We open on a snowy night at Stately Luthor Manor. Hey, maybe this whole episode takes place inside a snow globe! Inside, the camera grazes across some icky tabloid material. The Daily Planet's "Celebrity Watch With Jeanne" section features a big headline: "LEXANA! STALKED." There you go, folks. The name mash-up thing is now canon. Though it's no worse than "Bennifer." The front page of the Inquisitor has a less controversial headline: "The wedding of the year!" There's also a Star Inside magazine with photos of Lex and Lana. Sitting nearby is Lana, running an enormous brush through her hair as she stares into the huge round mirror of her vanity. That brush is almost bigger than she is. Did it belong to a horse? Wearing a light lavender silk robe, Lana pauses from her rigorous hair-brushing to study the open drawer in front of her. Unable to resist even a moment longer, Lana takes out the red hankie and opens it, revealing the bent, twisted chisel (not a screwdriver, it turns out) from last week. "Now," Lana thinks, "if only I could find some twisted, gnarled wood to use this on." Behind Lana and to the right, someone is watching her, as the shaky camera seems to indicate. Lana's cell phone suddenly chimes. Lana opens up her phone, with the very obvious Sprint logo below the screen. It shows a camera-phone picture from that right angle; someone just snapped her good. Lana turns in horror. We see her from the photographer's point of view, but he or she dodges to the side to avoid being seen. Lana's eyes go wide. She stares at the door. She rushes out and into the hall. She turns her back and somehow misses Lex standing right there until she runs right into him. Lex asks what's wrong. "There's someone in the room," Lana whimpers. Oh. Is it Clark? Because you kissed him recently, and maybe he came to your room so that he could kiss you some more. Traitorous tart. A weird Lost-like sound plays as the camera zooms in on Lex's angry face.

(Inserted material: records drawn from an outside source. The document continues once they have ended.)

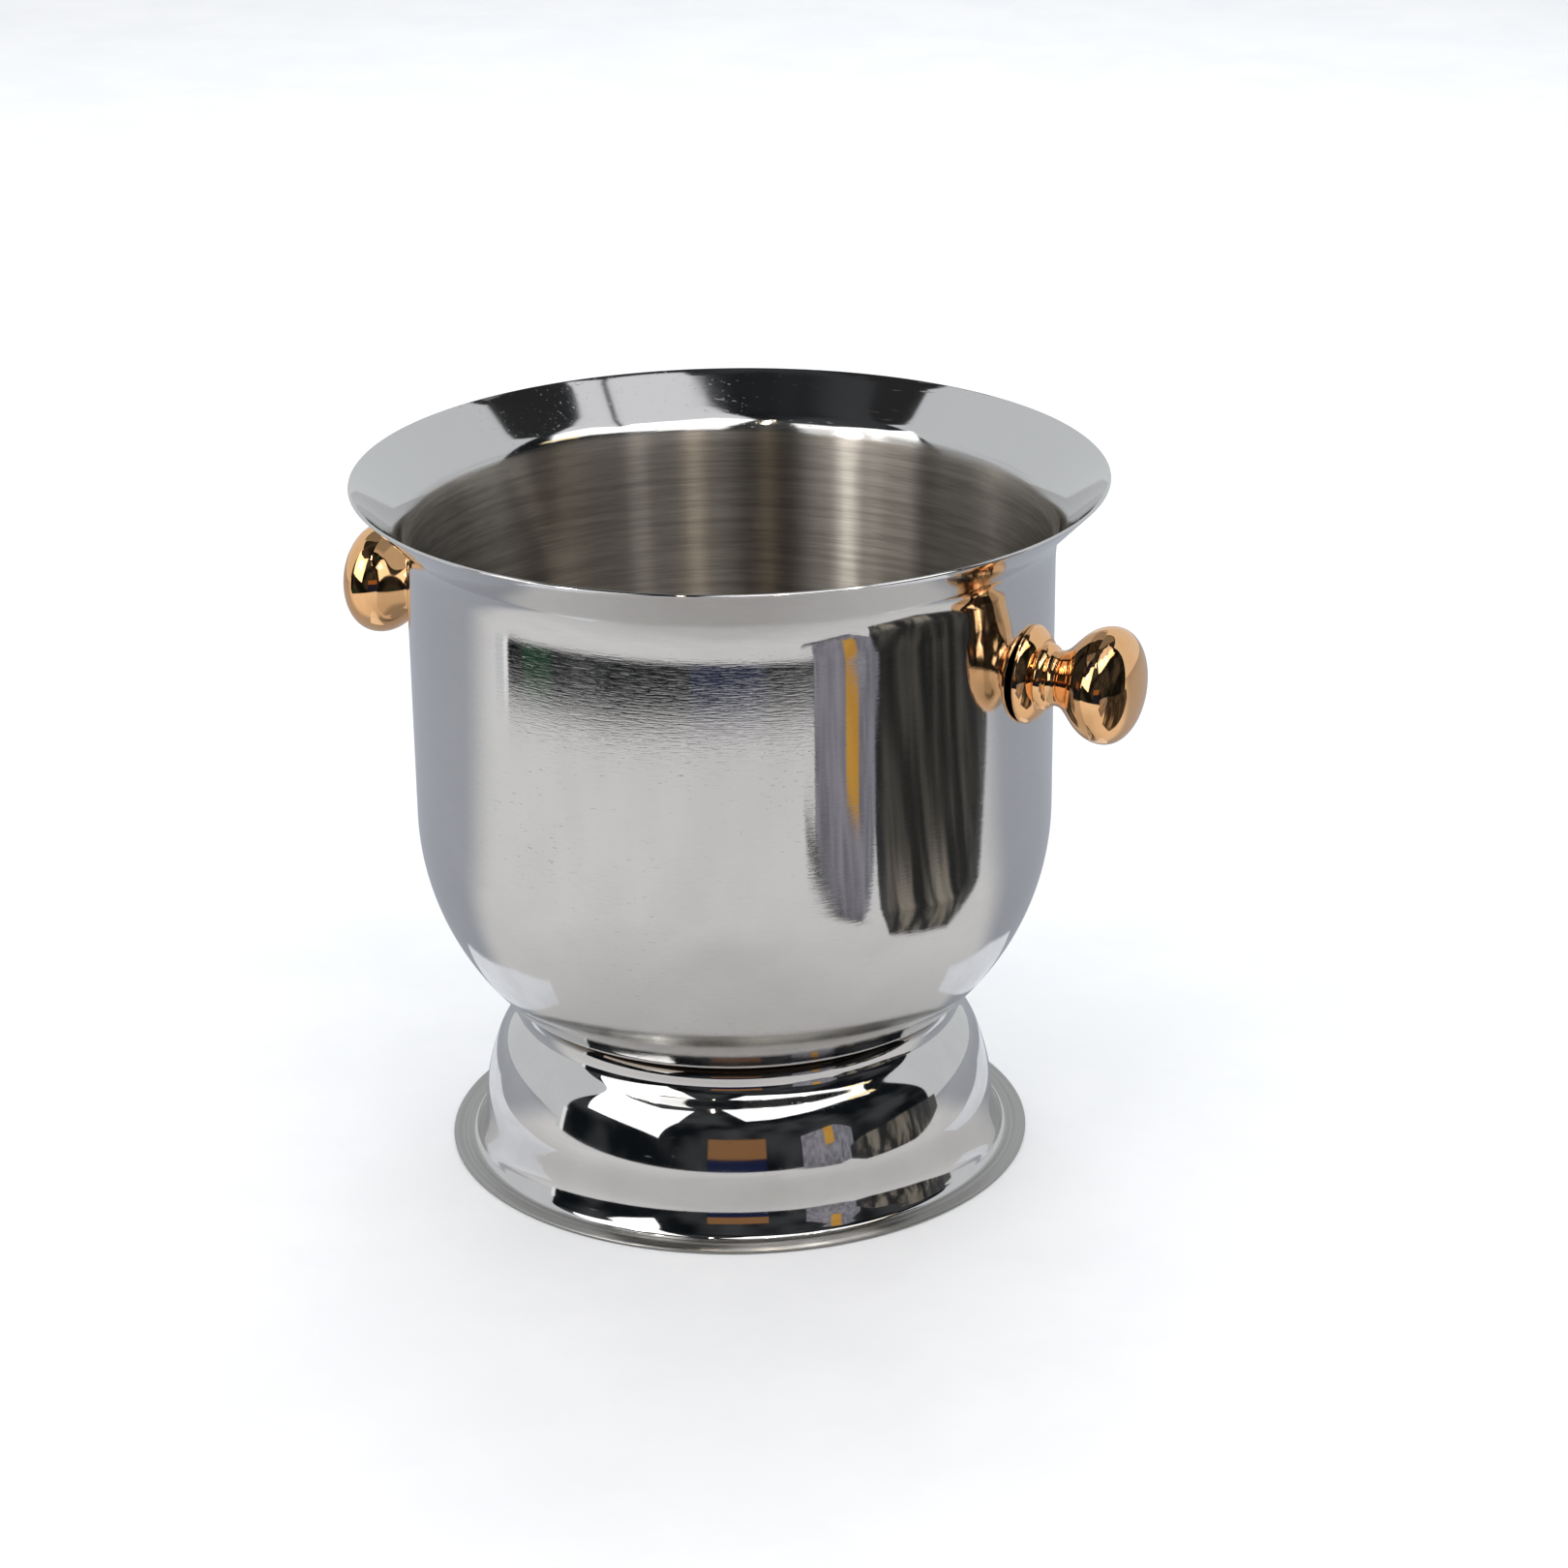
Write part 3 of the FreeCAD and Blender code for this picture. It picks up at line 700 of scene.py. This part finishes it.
# painted light: paler patches of table close to the foot, pools of light seen only in the metal
light_pool = matt("table_painted_light", (0.72, 0.73, 0.76), (0.80, 0.81, 0.84), 30.0)
patch("painted_light_left", [(-96, -46), (-118, -58), (-133, -22), (-138, 60), (-84, 80)], light_pool, z=0.3)
patch("painted_light_right", [(104, -26), (128, -34), (146, 20), (138, 70), (84, 84)], light_pool, z=0.3)


def lamp(name, at, size, power, color=(1, 1, 1)):
    """Area lamp aimed at the bucket and hidden from its reflections."""
    light = bpy.data.lights.new(name, "AREA")
    light.shape = "RECTANGLE"
    light.size, light.size_y = size
    light.energy, light.color = power, color
    obj = bpy.data.objects.new(name, light)
    obj.location = at
    obj.rotation_euler = (Vector((0, 0, 0.1)) - Vector(at)).to_track_quat("-Z", "Y").to_euler()
    obj.visible_glossy = False
    obj.visible_camera = False
    bpy.context.scene.collection.objects.link(obj)


lamp("lamp_left", towards(-54, 45, 1.6), (1.2, 1.2), 5)
lamp("lamp_right", towards(42, 50, 1.6), (1.6, 1.2), 6)
lamp("lamp_back", towards(175, 50, 1.8), (1.4, 1.0), 13, color=(0.90, 0.95, 1.0))

# pale all round for the floor, almost black for anything the metal reflects past the studio's sheets
world = bpy.data.worlds.new("studio")
bpy.context.scene.world = world
world.use_nodes = True
nt = world.node_tree
nt.nodes.clear()
ray = nt.nodes.new("ShaderNodeLightPath")
both = nt.nodes.new("ShaderNodeMixShader")
nt.links.new(ray.outputs["Is Glossy Ray"], both.inputs[0])
for k, (color, strength) in enumerate([((0.97, 0.98, 1.0, 1), 0.84), ((0.026, 0.026, 0.026, 1), 1.0)]):
    shade = nt.nodes.new("ShaderNodeBackground")
    shade.inputs["Color"].default_value = color
    shade.inputs["Strength"].default_value = strength
    nt.links.new(shade.outputs[0], both.inputs[k + 1])
world_out = nt.nodes.new("ShaderNodeOutputWorld")
nt.links.new(both.outputs[0], world_out.inputs[0])

CAMERA_AT = (0.52155, -1.03876, 0.5682)
CAMERA_RIGHT = (0.901051, 0.433582, -0.010665)
CAMERA_UP = (-0.149912, 0.334429, 0.930421)
CAMERA_BACK = (0.40698, -0.836758, 0.366337)
cam_data = bpy.data.cameras.new("camera")
cam_data.lens, cam_data.sensor_width = 96.60, 36.0
cam_data.clip_start, cam_data.clip_end = 0.05, 50.0
cam = bpy.data.objects.new("camera", cam_data)
rot = Matrix((CAMERA_RIGHT, CAMERA_UP, CAMERA_BACK)).transposed().to_4x4()
cam.matrix_world = Matrix.Translation(CAMERA_AT) @ rot
bpy.context.scene.collection.objects.link(cam)
bpy.context.scene.camera = cam
bpy.context.scene.view_settings.view_transform = "Standard"
bpy.context.scene.view_settings.look = "None"
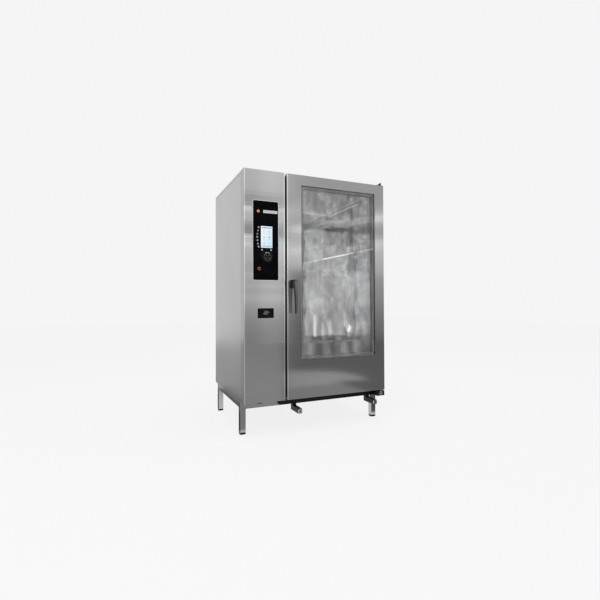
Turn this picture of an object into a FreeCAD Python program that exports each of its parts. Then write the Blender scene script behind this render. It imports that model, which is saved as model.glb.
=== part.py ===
import FreeCAD, Part
import math
import operator
import os
from types import SimpleNamespace

import Sketcher

# Combi steamer oven for a roll-in trolley, built as its separate pieces.
# Millimetres. X runs to the right along the front, Y to the back, Z up from the floor.
# The origin lies on the floor, under the middle of the whole oven's box.

SIZES = {
    # cabinet
    "cabinetWidth": 1150,
    "cabinetDepth": 900,
    "cabinetHeight": 1620,
    "cabinetBase": 235,
    "skinSheet": 1.5,
    "bendRadius": 3,
    "fitGap": 0.1,
    "panelFlange": 18,
    "topLip": 15,
    "panelSeam": 2,
    "frontZone": 66,
    "rearReach": 35,
    "handleReach": 66,
    # stand
    "tubeSide": 40,
    "tubeWall": 2,
    "legInsetLeft": 3,
    "legInsetRight": 18,
    "legInsetFront": 105,
    "legInsetRear": 66,
    "footHeight": 14,
    "footPlug": 30,
    "frontRailHeight": 49,
    "panThickness": 2,
    "panDrop": 8,
    "panLip": 12,
    "railSlotLength": 36,
    "railSlotHeight": 8,
    "railSlotOffset": 146,
    # docking guides for the trolley
    "guideWidth": 30,
    "guideHeight": 35,
    "guideWall": 3,
    "guideLength": 137,
    "guideFront": 10,
    "guideBottom": 127,
    "guideLeftInset": 420,
    "guideRightInset": 88,
    "guidePost": 34,
    "guideHole": 5,
    "guideCap": 8,
    # control column
    "columnWidth": 304,
    "coverReturn": 63,
    "frameInset": 1,
    "frameBand": 22,
    "panelLeft": 66,
    "panelWidth": 185,
    "panelBottom": 1085.5,
    "panelHeight": 552.5,
    "panelCorner": 10,
    "bezelWidth": 4,
    "bezelProud": 3,
    "glassProud": 2,
    "glassGap": 0.3,
    "displayLeft": 123,
    "displayWidth": 84,
    "displayBottom": 1311,
    "displayHeight": 151,
    "displayRecess": 0.2,
    "boardFlange": 9,
    "boardPlate": 3.5,
    "boardDepth": 40,
    "knobOffset": 164,
    "knobLevel": 1247,
    "knobRadius": 43,
    "knobGripRadius": 36,
    "knobDepth": 20,
    "knobFlange": 5,
    "knobShaft": 4,
    "knobGap": 0.5,
    "fluteRadius": 7,
    "fluteCount": 12,
    "switchLeft": 98,
    "switchWidth": 119,
    "switchBottom": 820,
    "switchHeight": 69,
    "switchRecess": 9,
    "switchFlange": 5,
    "switchWall": 2,
    "switchCentre": 161,
    "switchLevel": 857,
    "pointerLength": 46,
    "pointerWidth": 12,
    "pointerHeight": 8,
    "pointerHub": 15,
    "pointerTilt": 16,
    "pointerShaft": 4,
    # door
    "doorGap": 14,
    "doorThickness": 56,
    "windowLeft": 113,
    "windowRight": 85,
    "windowTop": 75,
    "windowBottom": 281,
    "windowCorner": 4,
    "windowLip": 8,
    "outerGlass": 6,
    "glassOverlap": 10,
    "innerFrameBand": 28,
    "innerGlass": 5,
    "innerGlassGap": 2,
    "linerPlate": 1.5,
    "glassHingeRadius": 3,
    "glassHingeBore": 3.05,
    "glassHingeLength": 40,
    "glassHingeInset": 90,
    # handle
    "handleOffset": 48,
    "handleLevel": 1060,
    "handleBlockWidth": 32,
    "handleBlockDrop": 27,
    "handleBlockHeight": 58,
    "handleBlockDepth": 30,
    "leverWidthTop": 37,
    "leverWidthTip": 15,
    "leverThickTop": 24,
    "leverThickTip": 13,
    "leverTop": 1084,
    "leverTip": 850,
    "leverBow": 7,
    "spindleRadius": 6,
    "spindleBore": 6.05,
    "camLength": 40,
    "camWidth": 12,
    "camDepth": 7,
    "camGap": 0.3,
    "slotGap": 2,
    # hinges
    "hingeInset": 25,
    "hingePinRadius": 8,
    "hingeBushBore": 8.05,
    "hingeBushRadius": 14,
    "hingeBushLength": 22,
    "hingePlate": 4,
    "lowerArmWidth": 72,
    "lowerArmHeight": 37,
    "lowerArmFront": 2,
    "washerGap": 0.3,
    "boltHeadRadius": 17,
    "boltHeadDepth": 2,
    "boltBore": 6,
    "upperArmLeft": 58,
    "upperArmRight": 8,
    "upperArmFront": 6,
    "upperArmBack": 140,
    "doorTopGap": 1.7,
    "gussetHeight": 28,
    "gussetLeft": 37,
    "gussetThickness": 5,
    # gutter
    "gutterLeft": 275,
    "gutterSlant": 24,
    "gutterFront": 71,
    "gutterFrontHeight": 36,
    "gutterFall": 8,
    "gutterWall": 1.5,
    # cavity
    "openingLeft": 405,
    "openingRight": 65,
    "openingBottom": 300,
    "openingTop": 53,
    "openingCorner": 20,
    "cavityLeft": 330,
    "cavityRight": 50,
    "cavityFloor": 290,
    "cavityTop": 43,
    "cavityRear": 100,
    "cavityCorner": 30,
    "cavitySheet": 1.5,
    "framePlate": 2,
    "frameReturn": 40,
    "gasketInset": 1,
    "gasketWidth": 13,
    "gasketGap": 0.3,
    "insulationGap": 0.3,
    "insulationRear": 48,
    "insulationLeft": 44,
    # fans and heaters
    "fanPitch": 710,
    "wheelRadius": 182,
    "wheelEye": 118,
    "wheelPlate": 2,
    "wheelWidth": 54,
    "wheelGap": 9,
    "hubRadius": 26,
    "shaftRadius": 10,
    "shaftBore": 10.05,
    "shaftHole": 14,
    "bladeCount": 12,
    "heaterSides": 24,
    "bladeSweep": 34,
    "heaterRadius": 214,
    "heaterTube": 4.5,
    "heaterLeg": 3.8,
    "heaterReach": 22,
    "heaterGap": 22,
    "heaterLegSpread": 26,
    "motorRadius": 78,
    "motorLength": 150,
    "motorFlange": 96,
    "motorFlangeDepth": 10,
    # air baffle
    "baffleOffset": 408,
    "baffleSheet": 2,
    "baffleFront": 104,
    "baffleRear": 14,
    "baffleMargin": 26,
    "baffleFold": 14,
    "grilleInner": 46,
    "grilleOuter": 148,
    "grilleSlot": 6,
    "grilleCount": 20,
    "bafflePinRadius": 3,
    "baffleKnuckle": 6,
    "baffleKnuckleLength": 36,
    "baffleTongue": 9,
    "baffleEar": 12,
    "runningGap": 0.05,
    # services
    "bulkheadSheet": 2,
    "drainRadius": 20,
    "drainOffset": 740,
    "drainDepth": 432,
    "drainBend": 16,
    "drainLevel": 262,
    "pipeWall": 1.5,
    "collarReach": 8,
    "collarDepth": 3,
    "exhaustRadius": 30,
    "exhaustRise": 38,
    "exhaustOffset": 560,
    "exhaustRear": 200,
    "inletRadius": 13.2,
    "inletBore": 9,
    "inletPitch": 60,
    "inletOffset": 120,
    "inletLevel": 330,
    "inletNut": 19,
    "inletNutDepth": 8,
    "inletReach": 30,
    "glandRadius": 20,
    "glandBore": 13,
    "glandWall": 3,
    "glandReach": 24,
    "glandLevel": 430,
    "boilerRadius": 75,
    "boilerHeight": 460,
    "boilerOffset": 150,
    "boilerRear": 140,
    "boilerDome": 26,
    "steamTube": 14,
    "steamBend": 30,
    "steamRise": 90,
    "powerPlate": 3,
    "powerRear": 70,
    "powerWidth": 260,
    "powerLevel": 960,
    "powerHeight": 340,
    "lampRadius": 42,
    "lampDepth": 22,
    "lampLevel": 1500,
    "lampOffset": 740,
    "probeLevel": 1180,
    "probeDepth": 150,
    "probeClip": 13,
    "louvreCount": 9,
    "louvrePitch": 26,
    "louvreLength": 190,
    "louvreHeight": 9,
    "louvreLevel": 560,
}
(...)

Two security guards in suits suddenly materialize and enter Lana's bedroom, guns drawn. Excited 24 music plays as they try, woefully, to secure the room. The younger of the two actually stumbles as he enters the bathroom. "Clear," he says. Is he talking about the water in the toilet bowl? The older guard tells Lex that it's all clear. No blue commode liquid, Mr. Luthor. The squeaky string sounds amp up as Lana takes a step forward. She notices that a window is open, the drapes moving. Awesome, security guys. You didn't notice that? Why don't you guys just take the rest of the day off? "Lex, over there," says Lana. Lex should just fire these guys on the spot. Do their eyes even work? Are they working by antennas on their heads that we can't see? Lana notices the chisel lying on top of the dresser, exposed for the world to see its naked toolness. Lex peeks outside the window. He tells his dudes to check the roof, and then to do a perimeter sweep of the grounds. He tells it to "Brady," who was, after much consideration, given an actual first name. Brady assents, and the two security men take off to bring their incompetence to another level of the mansion. Lana still looks freaked out. Lex asks what the guy looked like. "He was holding a big TV camera! And he kept zooming in on my face! And there were these two executive producers standing behind him, just leering!" Lana actually says that she didn't see the person, but that she could sense that someone was in the room with her. She glances again at the chisel, hoping that Lex won't notice. Lana shivers and asks Lex to close the window. As he does, Lana scrambles to the dresser and puts the chisel away. Lex asks again if she actually saw someone. She says no. Lex says that with all the press attention, it's easy to get a little paranoid. Lana, looking tired, glances at her cell phone before agreeing with Lex. She says that she may have imagined the whole thing. Good one, Lana. The closed captioning shows Lex saying, "Don't worry. This will all be over soon," but those words aren't actually spoken. He simply offers to go downstairs and get Lana some tea. As Lex puts an arm around her and ushers her out of the room (to watch him make tea?), the camera moves to the half-open drawer with the red handkerchief, and the dramatic music amps up. Opening credits.